**Task requirements:** Send back the entries below exactly as they appear.

**Exercise data:**
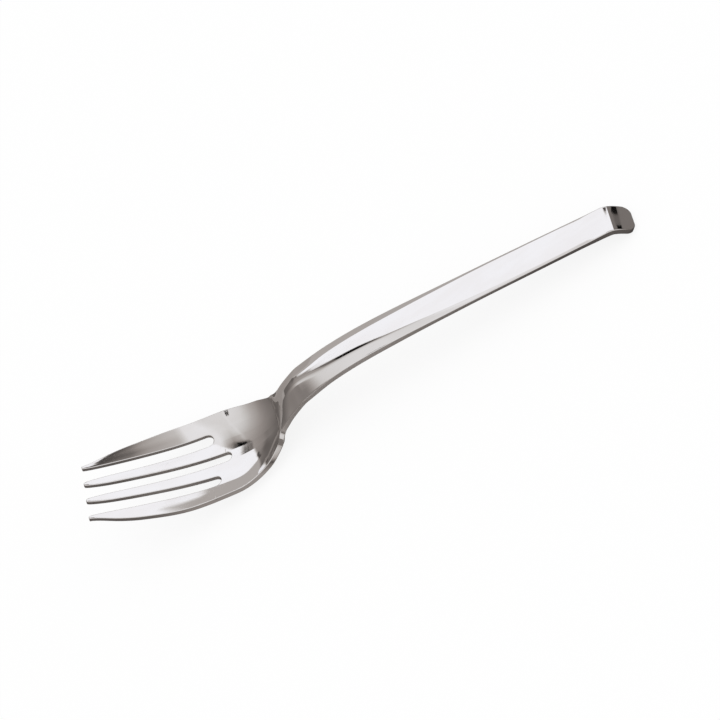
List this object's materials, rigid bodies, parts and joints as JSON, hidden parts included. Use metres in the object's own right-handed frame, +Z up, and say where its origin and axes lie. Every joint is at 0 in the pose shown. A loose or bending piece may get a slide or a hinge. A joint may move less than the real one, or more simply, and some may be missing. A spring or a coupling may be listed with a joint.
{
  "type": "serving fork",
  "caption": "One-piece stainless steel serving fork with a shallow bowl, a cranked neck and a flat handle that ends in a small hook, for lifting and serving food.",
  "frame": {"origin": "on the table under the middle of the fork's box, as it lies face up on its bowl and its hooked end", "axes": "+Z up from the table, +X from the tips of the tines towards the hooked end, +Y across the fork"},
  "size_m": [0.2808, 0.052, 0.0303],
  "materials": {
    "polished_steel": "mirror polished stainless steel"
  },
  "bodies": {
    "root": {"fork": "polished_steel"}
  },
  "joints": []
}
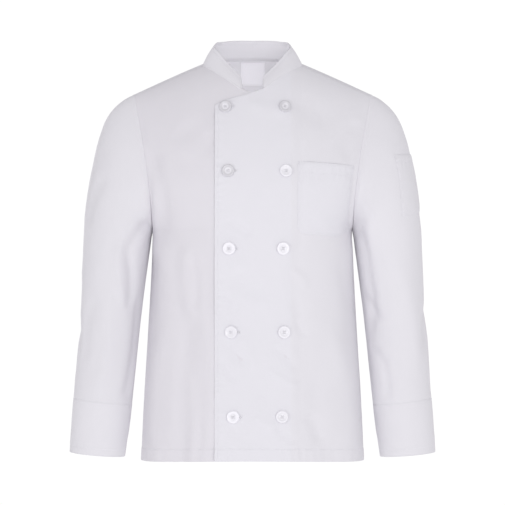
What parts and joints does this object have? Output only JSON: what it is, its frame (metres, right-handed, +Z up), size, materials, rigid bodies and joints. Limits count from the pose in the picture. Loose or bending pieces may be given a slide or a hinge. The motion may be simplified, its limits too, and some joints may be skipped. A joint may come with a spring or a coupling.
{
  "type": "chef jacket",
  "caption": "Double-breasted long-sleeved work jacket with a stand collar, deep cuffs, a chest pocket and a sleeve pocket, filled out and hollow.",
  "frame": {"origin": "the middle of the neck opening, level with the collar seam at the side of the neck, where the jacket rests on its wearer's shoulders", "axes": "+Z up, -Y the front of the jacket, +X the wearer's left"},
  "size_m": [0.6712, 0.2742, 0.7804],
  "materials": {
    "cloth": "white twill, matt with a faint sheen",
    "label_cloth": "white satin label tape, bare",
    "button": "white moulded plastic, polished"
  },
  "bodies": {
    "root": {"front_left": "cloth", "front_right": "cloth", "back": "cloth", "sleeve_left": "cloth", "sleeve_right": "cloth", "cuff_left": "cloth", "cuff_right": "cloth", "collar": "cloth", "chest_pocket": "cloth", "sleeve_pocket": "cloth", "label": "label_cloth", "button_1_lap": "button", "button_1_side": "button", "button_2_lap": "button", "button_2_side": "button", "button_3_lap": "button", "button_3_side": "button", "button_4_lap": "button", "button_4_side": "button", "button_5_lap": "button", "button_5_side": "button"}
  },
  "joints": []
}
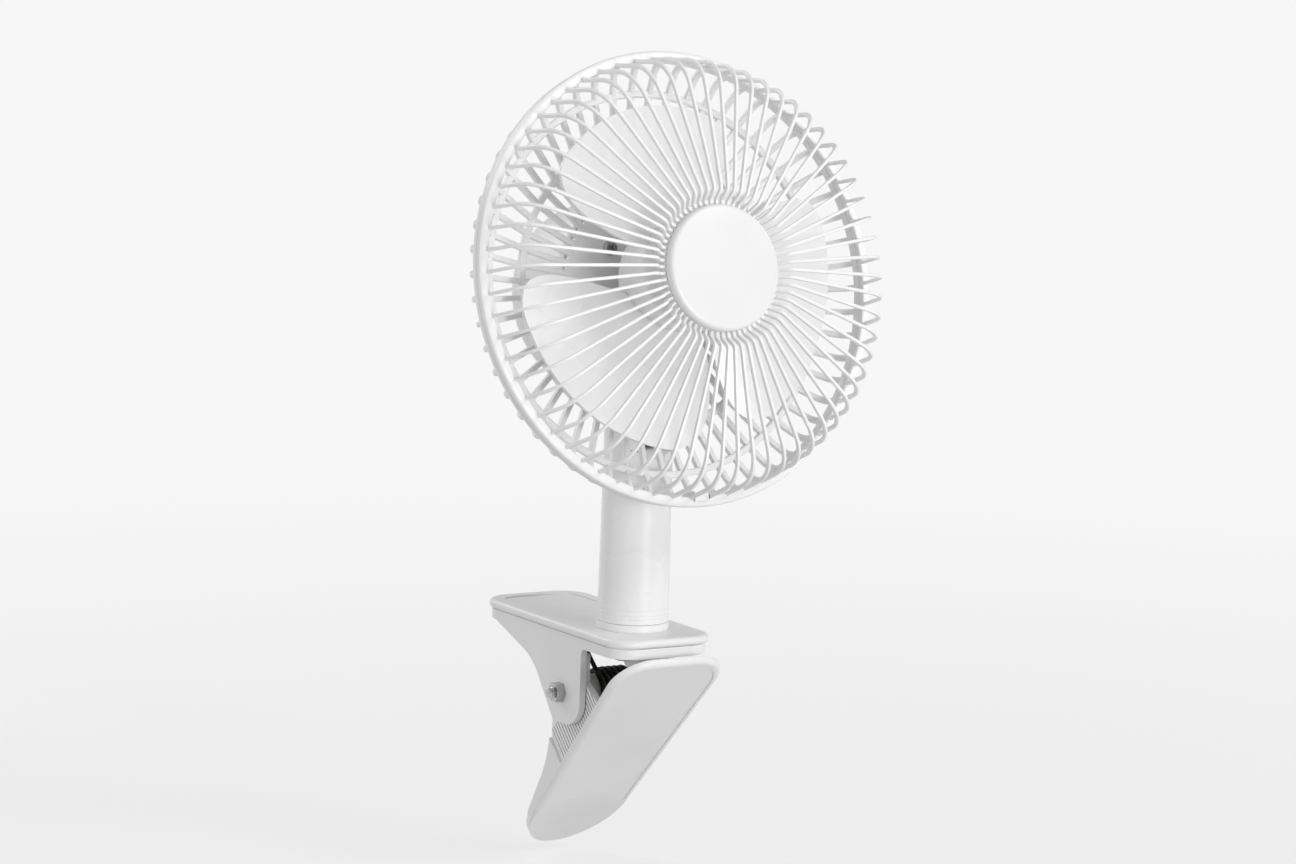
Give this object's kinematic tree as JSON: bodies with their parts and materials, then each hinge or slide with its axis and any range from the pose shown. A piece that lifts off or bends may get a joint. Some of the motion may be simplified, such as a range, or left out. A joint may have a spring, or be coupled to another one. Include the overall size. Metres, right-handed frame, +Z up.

**Result:**
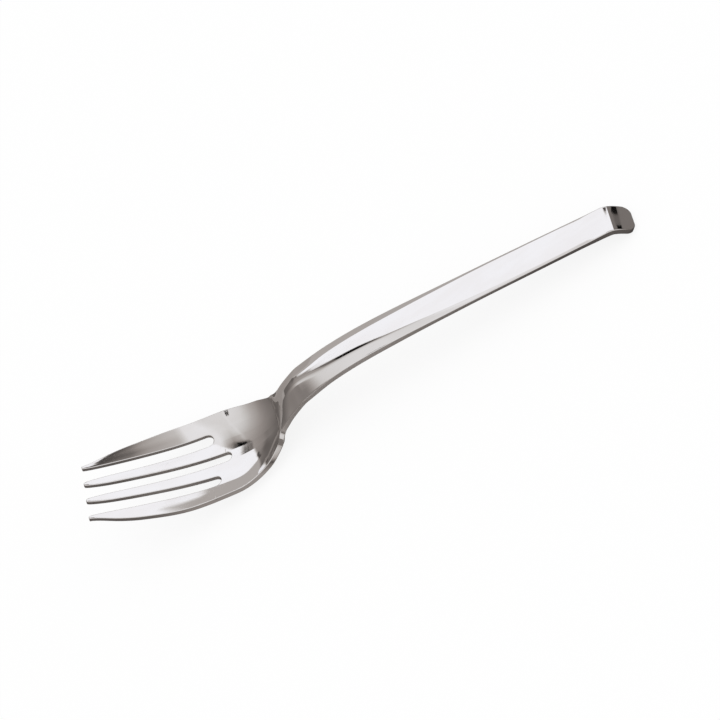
List this object's materials, rigid bodies, parts and joints as JSON, hidden parts included. Use metres in the object's own right-handed frame, +Z up, and say where its origin and axes lie. Every joint is at 0 in the pose shown. A loose or bending piece may get a slide or a hinge. A joint may move less than the real one, or more simply, and some may be missing. A spring or a coupling may be listed with a joint.
{
  "type": "serving fork",
  "caption": "One-piece stainless steel serving fork with a shallow bowl, a cranked neck and a flat handle that ends in a small hook, for lifting and serving food.",
  "frame": {"origin": "on the table under the middle of the fork's box, as it lies face up on its bowl and its hooked end", "axes": "+Z up from the table, +X from the tips of the tines towards the hooked end, +Y across the fork"},
  "size_m": [0.2808, 0.052, 0.0303],
  "materials": {
    "polished_steel": "mirror polished stainless steel"
  },
  "bodies": {
    "root": {"fork": "polished_steel"}
  },
  "joints": []
}
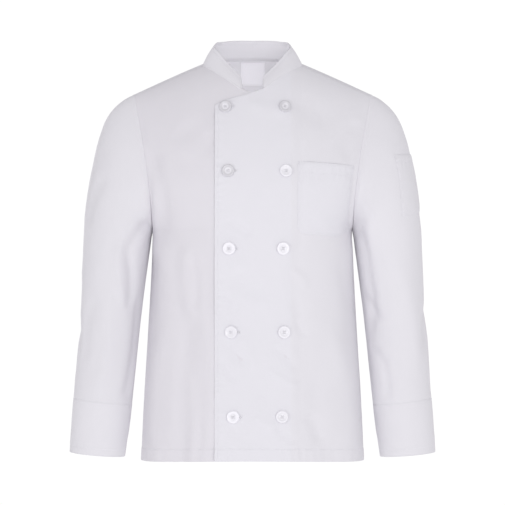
What parts and joints does this object have? Output only JSON: what it is, its frame (metres, right-handed, +Z up), size, materials, rigid bodies and joints. Limits count from the pose in the picture. Loose or bending pieces may be given a slide or a hinge. The motion may be simplified, its limits too, and some joints may be skipped. A joint may come with a spring or a coupling.
{
  "type": "chef jacket",
  "caption": "Double-breasted long-sleeved work jacket with a stand collar, deep cuffs, a chest pocket and a sleeve pocket, filled out and hollow.",
  "frame": {"origin": "the middle of the neck opening, level with the collar seam at the side of the neck, where the jacket rests on its wearer's shoulders", "axes": "+Z up, -Y the front of the jacket, +X the wearer's left"},
  "size_m": [0.6712, 0.2742, 0.7804],
  "materials": {
    "cloth": "white twill, matt with a faint sheen",
    "label_cloth": "white satin label tape, bare",
    "button": "white moulded plastic, polished"
  },
  "bodies": {
    "root": {"front_left": "cloth", "front_right": "cloth", "back": "cloth", "sleeve_left": "cloth", "sleeve_right": "cloth", "cuff_left": "cloth", "cuff_right": "cloth", "collar": "cloth", "chest_pocket": "cloth", "sleeve_pocket": "cloth", "label": "label_cloth", "button_1_lap": "button", "button_1_side": "button", "button_2_lap": "button", "button_2_side": "button", "button_3_lap": "button", "button_3_side": "button", "button_4_lap": "button", "button_4_side": "button", "button_5_lap": "button", "button_5_side": "button"}
  },
  "joints": []
}
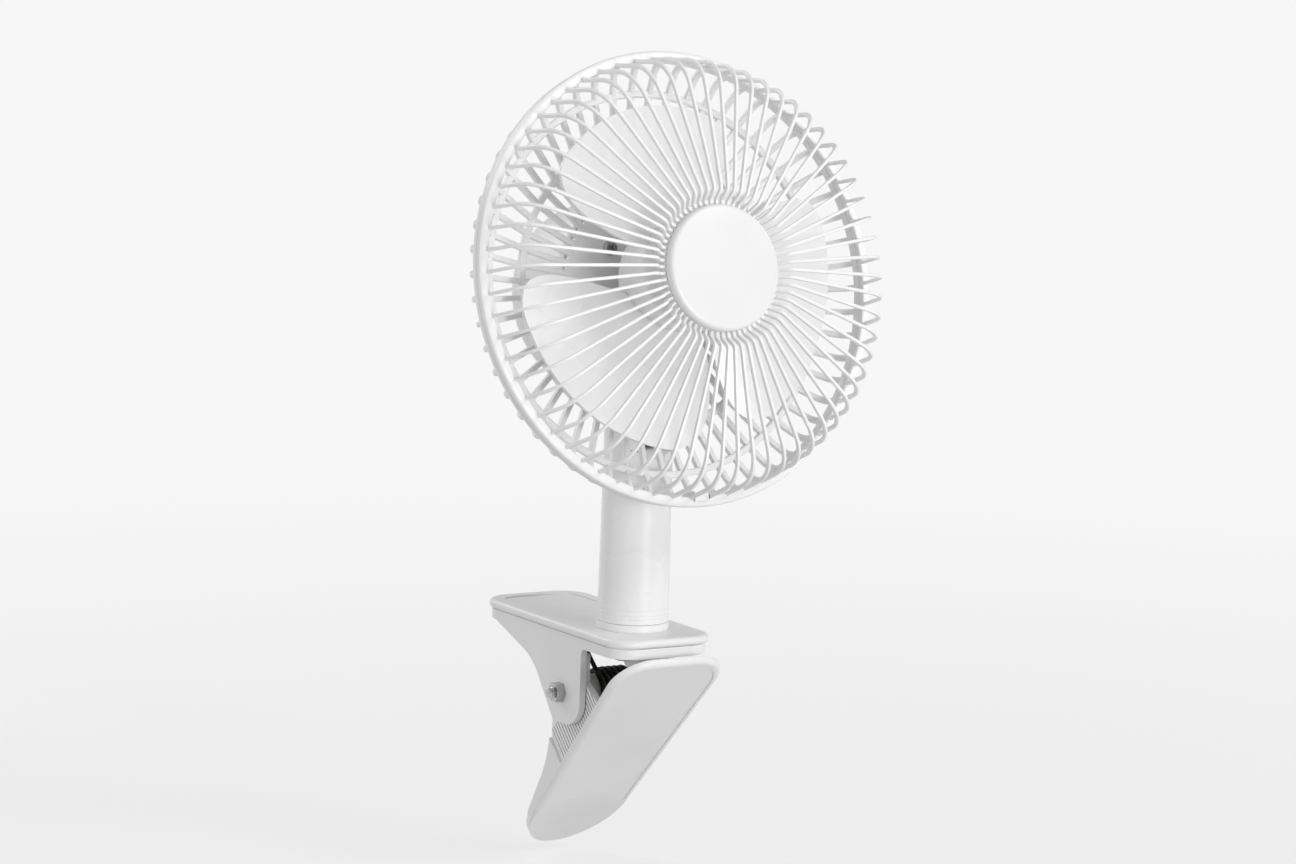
Give this object's kinematic tree as JSON: bodies with their parts and materials, then each hinge or slide with its axis and any range from the pose shown. A piece that lifts off or bends may get a joint. Some of the motion may be simplified, such as a range, or left out. A joint may have a spring, or be coupled to another one. Include the overall size. Metres, right-handed frame, +Z up.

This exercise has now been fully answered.